## DATA SECTION
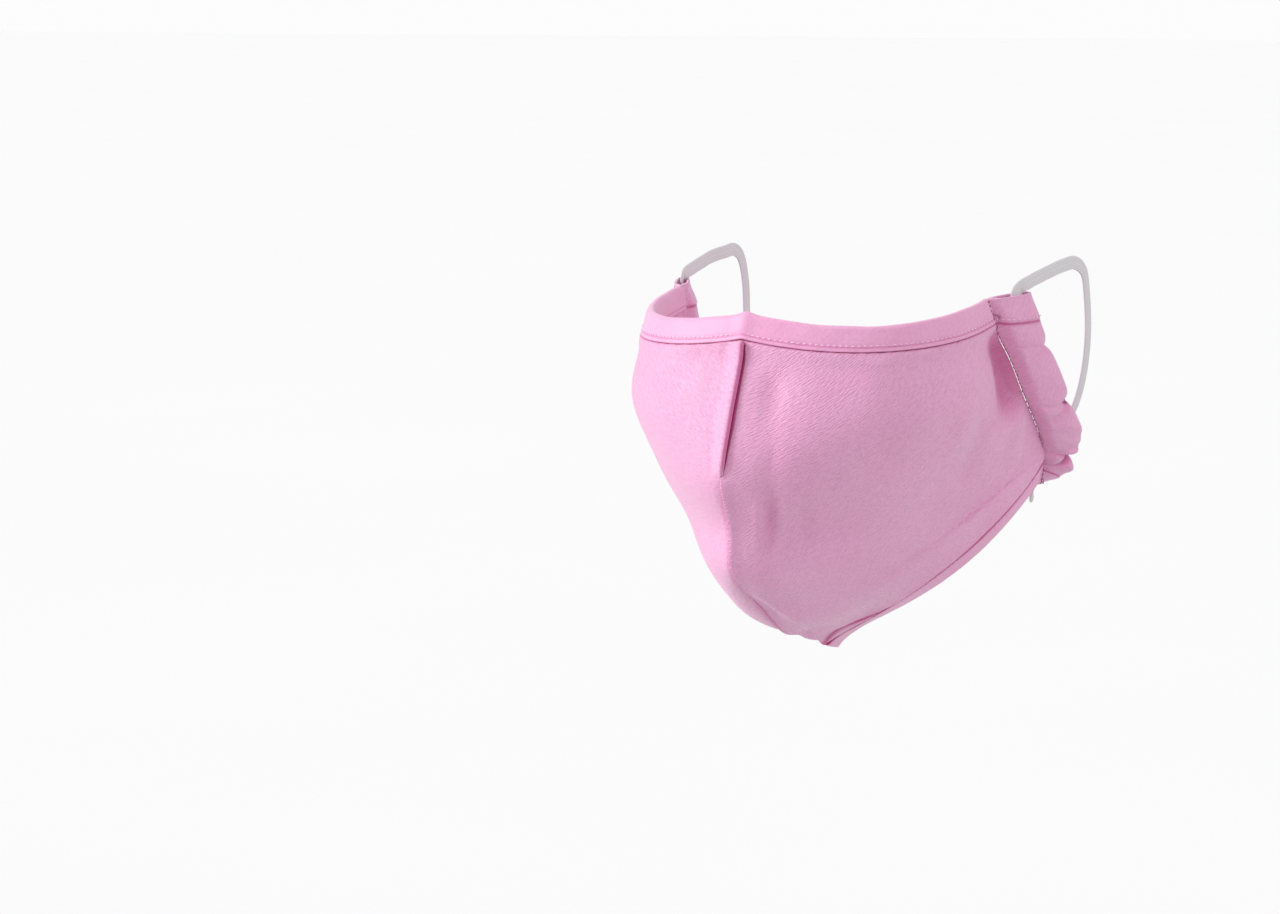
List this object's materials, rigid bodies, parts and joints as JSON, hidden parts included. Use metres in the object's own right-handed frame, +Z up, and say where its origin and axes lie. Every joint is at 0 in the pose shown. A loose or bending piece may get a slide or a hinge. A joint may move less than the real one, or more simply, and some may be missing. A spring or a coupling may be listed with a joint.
{
  "type": "cloth face mask",
  "caption": "Cloth face mask in its worn form: two curved panels with a centre seam, folded bindings, gathered side casings and flat elastic ear loops.",
  "frame": {"origin": "inner side of the upper binding at the centre, where the mask sits on the bridge of the nose", "axes": "+Z up, -Y the way the wearer looks, +X towards the wearer's left"},
  "size_m": [0.1736, 0.1702, 0.1579],
  "materials": {
    "panel_cloth": "smooth pink stretch cloth with fine slanting streaks and a soft sheen",
    "binding_cloth": "pink folded binding of the same cloth, with a running stitch",
    "casing_cloth": "gathered pink cloth with a stitch line",
    "elastic": "white ribbed flat elastic, matte"
  },
  "bodies": {
    "root": {"panel_left": "panel_cloth", "panel_right": "panel_cloth", "top_binding": "binding_cloth", "bottom_binding": "binding_cloth", "side_casing_left": "casing_cloth", "side_casing_right": "casing_cloth", "ear_loop_left": "elastic", "ear_loop_right": "elastic"}
  },
  "joints": []
}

## TASK
Each line of the material above needs to be quoted exactly, please.

## ANSWER FOR THIS EXERCISE
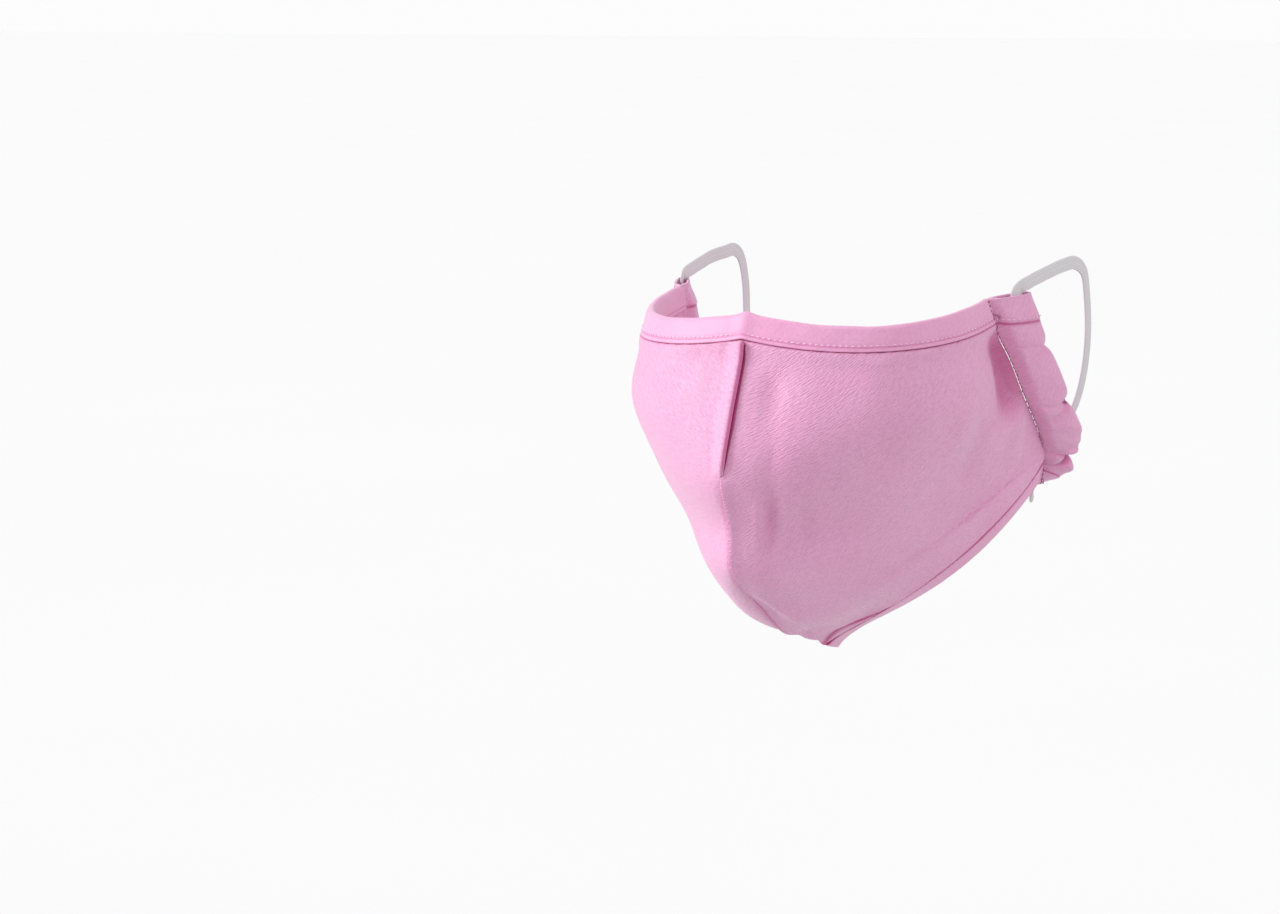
List this object's materials, rigid bodies, parts and joints as JSON, hidden parts included. Use metres in the object's own right-handed frame, +Z up, and say where its origin and axes lie. Every joint is at 0 in the pose shown. A loose or bending piece may get a slide or a hinge. A joint may move less than the real one, or more simply, and some may be missing. A spring or a coupling may be listed with a joint.
{
  "type": "cloth face mask",
  "caption": "Cloth face mask in its worn form: two curved panels with a centre seam, folded bindings, gathered side casings and flat elastic ear loops.",
  "frame": {"origin": "inner side of the upper binding at the centre, where the mask sits on the bridge of the nose", "axes": "+Z up, -Y the way the wearer looks, +X towards the wearer's left"},
  "size_m": [0.1736, 0.1702, 0.1579],
  "materials": {
    "panel_cloth": "smooth pink stretch cloth with fine slanting streaks and a soft sheen",
    "binding_cloth": "pink folded binding of the same cloth, with a running stitch",
    "casing_cloth": "gathered pink cloth with a stitch line",
    "elastic": "white ribbed flat elastic, matte"
  },
  "bodies": {
    "root": {"panel_left": "panel_cloth", "panel_right": "panel_cloth", "top_binding": "binding_cloth", "bottom_binding": "binding_cloth", "side_casing_left": "casing_cloth", "side_casing_right": "casing_cloth", "ear_loop_left": "elastic", "ear_loop_right": "elastic"}
  },
  "joints": []
}